What is happening with homebuilders and the new home sales sector as we head into the spring housing market? We have had some conflicting data points recently. On the one hand, cancelation rates have been rising. On the other hand, mortgage rates have gone down more than 1% since Oct. 20, 2022.
The builders’ stock prices have done well as mortgage rates have fallen, and this illustrates the simplicity of the homebuilders’ position: their story is really about mortgage rates and moving products.
The builders sell homes as if they were a commodity: they build and sell to make the most money possible and move on. The builders don’t like to see supply of existing homes growing for fear that their buyers might cancel on them. The growth of supply means demand is getting weaker, which will require builders to give more incentives to buyers.
Now, they want to ensure that the buyers who are still qualified are still there to close the deal when homes are ready to move into. This makes them much more efficient sellers than existing homeowners, who need to find another house once they sell. The builders don’t have that problem — they just want to get homes off their books as soon as possible.
So, as the 10-year yield has fallen along with mortgage rates, investors are anticipating the builders can sell more of their products once they’re ready to be moved into. This is the biggest reason why homebuilder stocks have done so well recently.
How many new homes are out there?
The latest Census report shows that 71,000 new homes are completed and good to go, which is close to the historical average for new homes completed of 80,000 to 100,000.
Here’s the breakout:
- 71,000 new homes have been completed: 1.4 months of supply.
- 291,000 homes are still under construction: 5.7 months of supply
- 99.000 homes have yet to be started: 1.9 months of supply
As you can see, this is not a lot of homes when you consider the population of the U.S. The builders actually lucked out here because back in 2007, we had over 4 million active listings of existing home, which are usually cheaper than comparable new homes. Based on the last NAR existing home sales report, we only have 970,000 active listings — this is the second-lowest level ever in recent history going into January.

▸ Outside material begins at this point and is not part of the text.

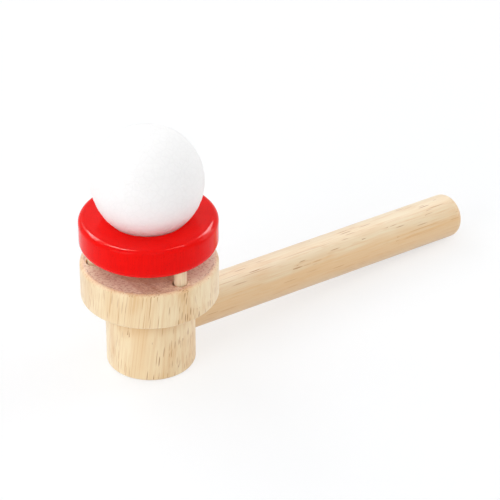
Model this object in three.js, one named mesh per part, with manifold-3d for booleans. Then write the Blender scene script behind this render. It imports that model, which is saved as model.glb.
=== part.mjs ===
// Blow ball pipe toy: a turned wooden head on a blow stem, with a red ring on three posts and a foam ball.
// Millimetres, +Z up. The origin is the centre of the foot's underside, and the stem runs towards +X.
// Breath blown into the stem's mouth end comes up through the head and lifts the ball off the ring.

import * as THREE from 'three';
import { mergeVertices } from 'three/addons/utils/BufferGeometryUtils.js';
import Module from 'manifold-3d';

// Head: a foot to stand on and a wider disc, turned from one piece of wood
const headDiameter = 42.7;
const footDiameter = 27.8;
const footHeight = 24.0;
const discThickness = 12.2;
const footEdgeRound = 1.1;
const discEdgeRound = 0.9;

// Stem: a bored dowel, rounded over at the mouth end
const stemDiameter = 14.45;
const stemLength = 122.8; // from the head's axis to the mouth end, measured along the stem
const mouthLip = 0.4; // flat ring left at the mouth end, between its outer and its inner rounding
const boreEdgeRound = 0.7;
const stemEndChamfer = 0.6;
const socketRoof = 2.8; // wood between the stem and the disc's underside, at the head's axis
const mouthLift = 0.1; // from the mouth end's lowest point down to the surface that the toy stands on

// Air way: the stem's bore and the hole up through the disc are drilled with one bit
const airHoleDiameter = 6.0;
const chamberMargin = 0.6; // from the air hole's side to the stem's inner end

// Ring: painted wood, as wide as the disc, which holds the ball
const ringBore = 23.9;
const ringThickness = 9.9;
const ringGap = 5.4; // open height between the disc and the ring
const ringEdgeRound = 1.7;
const boreRound = 0.8;

// Posts: short dowels, glued into blind holes in the disc and in the ring
const postCount = 3;
const postDiameter = 4.0;
const postTurn = -1.6; // angle from the stem's direction to the first post, in radians
const postWallShare = 0.52; // where the posts stand across the ring's wall, counted from its bore
const postHoleShare = 0.45; // depth of a post's hole, in the thickness that it is drilled into
const postChamfer = 0.35;

// Ball: expanded foam, loose on the ring
const ballDiameter = 34.5;

// Clearances, and the overrun of a cutting shape past the surface that it opens
const glueGap = 0.3;
const seatGap = 0.2;
const cutOverrun = 1.0;

// Flats that stand for the round surfaces
const headSides = 64;
const stemSides = 40;
const postSides = 20;
const holeSides = 24;
const ballSides = 44;
const ballRows = 26;
const arcSteps = 4;

// Sizes and heights that follow from the ones above
const headRadius = headDiameter / 2;
const footRadius = footDiameter / 2;
const headHeight = footHeight + discThickness;
const stemRadius = stemDiameter / 2;
const airRadius = airHoleDiameter / 2;
const mouthRound = stemRadius - airRadius - boreEdgeRound - mouthLip;
const stemAxisHeight = footHeight - socketRoof - stemRadius;
const ringBottom = headHeight + ringGap;
const ringTop = ringBottom + ringThickness;
const boreRadius = ringBore / 2;
const postRadius = postDiameter / 2;
const postCircle = boreRadius + (headRadius - boreRadius) * postWallShare;
const headHoleFloor = headHeight - discThickness * postHoleShare;
const ringHoleRoof = ringBottom + ringThickness * postHoleShare;
const ballRadius = ballDiameter / 2;

// The stem slopes down just enough for the lowest point of its mouth end to reach the standing surface.
// That point lies straight below the centre of the end's lower rounding, `reach` along the stem's axis
// and `drop` under it.
function stemSlope() {
  const reach = stemLength - mouthRound;
  const drop = stemRadius - mouthRound;
  const fall = stemAxisHeight - mouthRound - mouthLift;
  return Math.asin(fall / Math.hypot(reach, drop)) - Math.atan2(drop, reach);
}

// The height of the ball's centre, with the ball `seatGap` off the rounded edge of the ring's bore.
function ballHeight() {
  const fromEdge = ballRadius + seatGap + boreRound;
  return ringTop - boreRound + Math.sqrt(fromEdge ** 2 - (boreRadius + boreRound) ** 2);
}

// Joining and cutting
const wasm = await Module();
wasm.setup();

function solid(geometry) {
  const bare = geometry.clone();
  bare.deleteAttribute('normal');
  bare.deleteAttribute('uv');
  const merged = mergeVertices(bare);
  return new wasm.Manifold(new wasm.Mesh({
    numProp: 3,
    vertProperties: new Float32Array(merged.attributes.position.array),
    triVerts: new Uint32Array(merged.index.array),
  }));
}

function cut(body, tools) {
  const mesh = tools.reduce((left, tool) => left.subtract(solid(tool)), solid(body)).getMesh();
  const geometry = new THREE.BufferGeometry();
  geometry.setAttribute('position', new THREE.BufferAttribute(mesh.vertProperties, mesh.numProp));
  geometry.setIndex(new THREE.BufferAttribute(mesh.triVerts, 1));
  geometry.computeVertexNormals();
  return geometry;
}

// Turned and drilled shapes
function point(radius, height) {
  return new THREE.Vector2(radius, height);
}

// A quarter round of a turned profile about a centre, from the angle `start` on, anticlockwise.
function quarterRound(radius, height, round, start) {
  return Array.from({ length: arcSteps + 1 }, (_, i) => {
    const angle = start + (Math.PI / 2) * (i / arcSteps);
    return point(radius + round * Math.cos(angle), height + round * Math.sin(angle));
  });
}

// The profile runs up the outside, and its radii are turned about +Z.
function turned(profile, sides) {
  return new THREE.LatheGeometry(profile, sides).rotateX(Math.PI / 2);
}

function drill(radius, from, to, sides) {
  return new THREE.CylinderGeometry(radius, radius, to - from, sides)
    .rotateX(Math.PI / 2)
    .translate(0, 0, (from + to) / 2);
}

function postPlaces() {
  return Array.from({ length: postCount }, (_, i) => {
    const angle = postTurn + (i * 2 * Math.PI) / postCount;
    return new THREE.Vector3(postCircle * Math.cos(angle), postCircle * Math.sin(angle), 0);
  });
}

function postHoles(from, to) {
  return postPlaces().map((place) => (
    drill(postRadius + glueGap, from, to, holeSides).translate(place.x, place.y, place.z)
  ));
}

// The stem is turned about its own +Z, which runs from the head's axis to the mouth end.
function stemFrame() {
  const tilt = new THREE.Matrix4().makeRotationY(Math.PI / 2 + stemSlope());
  return new THREE.Matrix4().makeTranslation(0, 0, stemAxisHeight).multiply(tilt);
}

// The head, with the stem's socket from the side, the air hole from above and the posts' holes.
// The socket reaches past the air hole, so the two meet in a chamber that the stem's end leaves open.
function makeHead() {
  const profile = [
    point(0, 0),
    ...quarterRound(footRadius - footEdgeRound, footEdgeRound, footEdgeRound, -Math.PI / 2),
    point(footRadius, footHeight),
    ...quarterRound(headRadius - discEdgeRound, footHeight + discEdgeRound, discEdgeRound, -Math.PI / 2),
    ...quarterRound(headRadius - discEdgeRound, headHeight - discEdgeRound, discEdgeRound, 0),
    point(0, headHeight),
  ];
  const socket = drill(stemRadius + glueGap, -airRadius, headRadius + cutOverrun, stemSides);
  return cut(turned(profile, headSides), [
    socket.applyMatrix4(stemFrame()),
    drill(airRadius, stemAxisHeight, headHeight + cutOverrun, holeSides),
    ...postHoles(headHoleFloor, headHeight + cutOverrun),
  ]);
}

function makeStem() {
  const innerEnd = airRadius + chamberMargin;
  const profile = [
    point(airRadius, innerEnd),
    point(stemRadius - stemEndChamfer, innerEnd),
    point(stemRadius, innerEnd + stemEndChamfer),
    ...quarterRound(stemRadius - mouthRound, stemLength - mouthRound, mouthRound, 0),
    ...quarterRound(airRadius + boreEdgeRound, stemLength - boreEdgeRound, boreEdgeRound, Math.PI / 2),
    point(airRadius, innerEnd),
  ];
  return turned(profile, stemSides);
}

function makeRing() {
  const outer = headRadius - ringEdgeRound;
  const inner = boreRadius + boreRound;
  const profile = [
    ...quarterRound(outer, ringBottom + ringEdgeRound, ringEdgeRound, -Math.PI / 2),
    ...quarterRound(outer, ringTop - ringEdgeRound, ringEdgeRound, 0),
    ...quarterRound(inner, ringTop - boreRound, boreRound, Math.PI / 2),
    ...quarterRound(inner, ringBottom + boreRound, boreRound, Math.PI),
    point(outer, ringBottom),
  ];
  return cut(turned(profile, headSides), postHoles(ringBottom - cutOverrun, ringHoleRoof));
}

function makePost() {
  const low = headHoleFloor + glueGap;
  const high = ringHoleRoof - glueGap;
  const profile = [
    point(0, low),
    point(postRadius - postChamfer, low),
    point(postRadius, low + postChamfer),
    point(postRadius, high - postChamfer),
    point(postRadius - postChamfer, high),
    point(0, high),
  ];
  return turned(profile, postSides);
}

function makeBall() {
  return new THREE.SphereGeometry(ballRadius, ballSides, ballRows).rotateX(Math.PI / 2);
}

// Finishes
const bareWood = new THREE.MeshStandardMaterial({ color: 0xe7cfa3, roughness: 0.6, metalness: 0 });
const redPaint = new THREE.MeshStandardMaterial({ color: 0xe0201a, roughness: 0.35, metalness: 0 });
const whiteFoam = new THREE.MeshStandardMaterial({ color: 0xf7f7f6, roughness: 0.85, metalness: 0 });

// Assembly
const toy = new THREE.Group();

function add(name, geometry, material) {
  const mesh = new THREE.Mesh(geometry, material);
  mesh.name = name;
  toy.add(mesh);
  return mesh;
}

add('head', makeHead(), bareWood);
add('stem', makeStem(), bareWood).applyMatrix4(stemFrame());
add('catch_ring', makeRing(), redPaint);
postPlaces().forEach((place, i) => {
  add(`post_${i + 1}`, makePost(), bareWood).position.copy(place);
});
add('ball', makeBall(), whiteFoam).position.set(0, 0, ballHeight());

export default toy;
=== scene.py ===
import math

import bmesh
import bpy
from mathutils import Matrix, Vector, noise


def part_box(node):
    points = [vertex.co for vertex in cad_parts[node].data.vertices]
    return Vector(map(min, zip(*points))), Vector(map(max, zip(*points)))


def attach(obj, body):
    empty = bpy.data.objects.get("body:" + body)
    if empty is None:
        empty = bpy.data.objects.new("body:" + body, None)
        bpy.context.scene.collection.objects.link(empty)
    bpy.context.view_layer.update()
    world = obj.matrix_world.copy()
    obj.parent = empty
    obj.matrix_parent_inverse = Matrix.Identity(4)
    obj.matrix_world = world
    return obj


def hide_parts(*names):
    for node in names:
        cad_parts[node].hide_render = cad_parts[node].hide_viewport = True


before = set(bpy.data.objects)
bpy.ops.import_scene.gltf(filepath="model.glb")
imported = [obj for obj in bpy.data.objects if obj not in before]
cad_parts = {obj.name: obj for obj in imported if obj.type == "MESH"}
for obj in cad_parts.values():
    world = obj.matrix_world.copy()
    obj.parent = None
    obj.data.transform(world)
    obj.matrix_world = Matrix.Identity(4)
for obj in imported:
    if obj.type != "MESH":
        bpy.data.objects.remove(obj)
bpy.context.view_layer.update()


# View
# The photograph's camera: a long lens, raised, with the stem running away to the right.
# The place on the head's axis at AIM_HEIGHT shows at AIM_PIXEL, at VIEW_DEPTH from the lens.
# Lengths are in metres, unless a name or a comment says millimetres.
PHOTO_SIZE = 500
AIM_PIXEL = (150.2, 302.6)
AIM_HEIGHT = 0.020
VIEW_AZIMUTH = math.radians(-37.29)
VIEW_ELEVATION = math.radians(32.06)
VIEW_DEPTH = 0.8561
LENS_MM = 200.0
SENSOR_MM = 36.0

to_right = Vector((math.cos(VIEW_AZIMUTH), math.sin(VIEW_AZIMUTH), 0))
to_front = Vector((math.sin(VIEW_AZIMUTH), -math.cos(VIEW_AZIMUTH), 0))
to_lens = to_front * math.cos(VIEW_ELEVATION) + Vector((0, 0, math.sin(VIEW_ELEVATION)))
lens_up = to_lens.cross(to_right)

pixel = VIEW_DEPTH * SENSOR_MM / (LENS_MM * PHOTO_SIZE)
aim = Vector((0, 0, AIM_HEIGHT))
aim -= to_right * (AIM_PIXEL[0] - PHOTO_SIZE / 2) * pixel
aim += lens_up * (AIM_PIXEL[1] - PHOTO_SIZE / 2) * pixel


def put_in(name, data):
    """A new object in the scene, at the origin."""
    made = bpy.data.objects.new(name, data)
    bpy.context.scene.collection.objects.link(made)
    return made


camera = put_in("camera", bpy.data.cameras.new("camera"))
camera.data.lens = LENS_MM
camera.data.sensor_width = SENSOR_MM
camera.location = aim + to_lens * VIEW_DEPTH
camera.rotation_euler = Matrix((to_right, lens_up, to_lens)).transposed().to_euler()
bpy.context.scene.camera = camera
bpy.context.scene.view_settings.view_transform = "Standard"


# Floor
# A pale studio sweep. The lens and mirrored light see it as glowing white paper with a grey part,
# which the toy's soft shadow takes away. To all other light it is plain white card, which sends
# light back up.
FLOOR_REACH = 6.0
WHITE = (1, 1, 1, 1)
CARD_WHITE = (0.90, 0.90, 0.90, 1)
PAPER_GREY = (0.3724, 0.38, 0.3895, 1)
PAPER_GLOW = 0.64


def add_node(tree, kind, settings=None, **inputs):
    """A shader or geometry node. An input is called by its name, or by _ and its number."""
    made = tree.nodes.new(kind)
    for key, value in (settings or {}).items():
        setattr(made, key, value)
    for key, value in inputs.items():
        socket = made.inputs[int(key[1:])] if key[0] == "_" else made.inputs[key.replace("_", " ")]
        if isinstance(value, bpy.types.NodeSocket):
            tree.links.new(value, socket)
        else:
            socket.default_value = value
    return made


def calc(tree, operation, *values):
    """A step of arithmetic on numbers and on other nodes' outputs."""
    inputs = {f"_{i}": value for i, value in enumerate(values)}
    return add_node(tree, "ShaderNodeMath", {"operation": operation}, **inputs).outputs[0]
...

New home sales are still historically low
From Census: New Home Sales Sales of new single-family houses in December 2022 were at a seasonally adjusted annual rate of 616,000, according to estimates released jointly today by the U.S. Census Bureau and the Department of Housing and Urban Development. This is 2.3 percent (±18.5 percent)* above the revised November rate of 602,000, but is 26.6 percent (±13.2 percent) below the December 2021 estimate of 839,000. An estimated 644,000 new homes were sold in 2022. This is 16.4 percent (±3.8 percent) below the 2021 figure of 771,000.
As you can see below, new home sales haven’t gone anywhere for some time now, and the previous months’ data tends to get revised lower. The headline number doesn’t account for cancelation rates. So, in reality, we wont see movement here until mortgage rates get low enough for the cancelation percentage to decline.
For homebuilders, the monthly supply of new homes is still too high
From Census: For Sale Inventory and Months’ Supply, The seasonally adjusted estimate of new houses for sale at the end of December was 461,000. This represents a supply of 9.0 months at the current sales rate.
The monthly supply for new homes is still too high; this is why housing permits are falling noticeably lately. The builders never want to oversupply a market because that would ruin their business model.
My rule of thumb for anticipating builder behavior is based on the three-month supply average. This has nothing to do with the existing home sales market; this monthly supply data only applies to the new home sales market, and the current 9 months is too high.
- When supply is 4.3 months and below, this is an excellent market for builders.
- When supply is 4.4 to 6.4 months, this is an OK market for the builders. They will build as long as new home sales are growing.
- The builders will pull back on construction when the supply is 6.5 months and above.
I do understand why certain people, especially 2008 housing crash people, are confused about why the homebuilders’ stocks have rallied so hard recently. But since Oct. 20, mortgage rates have been heading lower, which means bond yields have headed lower. This traditionally means money goes into the builder stocks — they’re not expensive stocks and now have a much better balance sheet, like U.S. homeowner households, as seen in the chart below.
On the economic side of the equation, we still have a lot of work to do here. The builders have to work off the backlog of homes, but instead of 3%-4% mortgage rates, they’re dealing with 6% plus mortgage rates, which means they have to provide many incentives to make sure those homes sell. Since mortgage rates have fallen, the homebuilder confidence index has stopped falling, and we have had an uptick recently. The point I am making here is that it’s about rates now.
As long as bond yields don’t reverse course and mortgage rates don’t go higher, the story should stay the same. However, if mortgage rates can actually get down toward 5%, the homebuilders will be more excited, as this was the level last year that got more buyers into their market. Plus, they might not need to discount so much by then.
However, until that bridge is crossed, the builders will grind this out, finish up their backlog of homes and try to close as many deals as possible.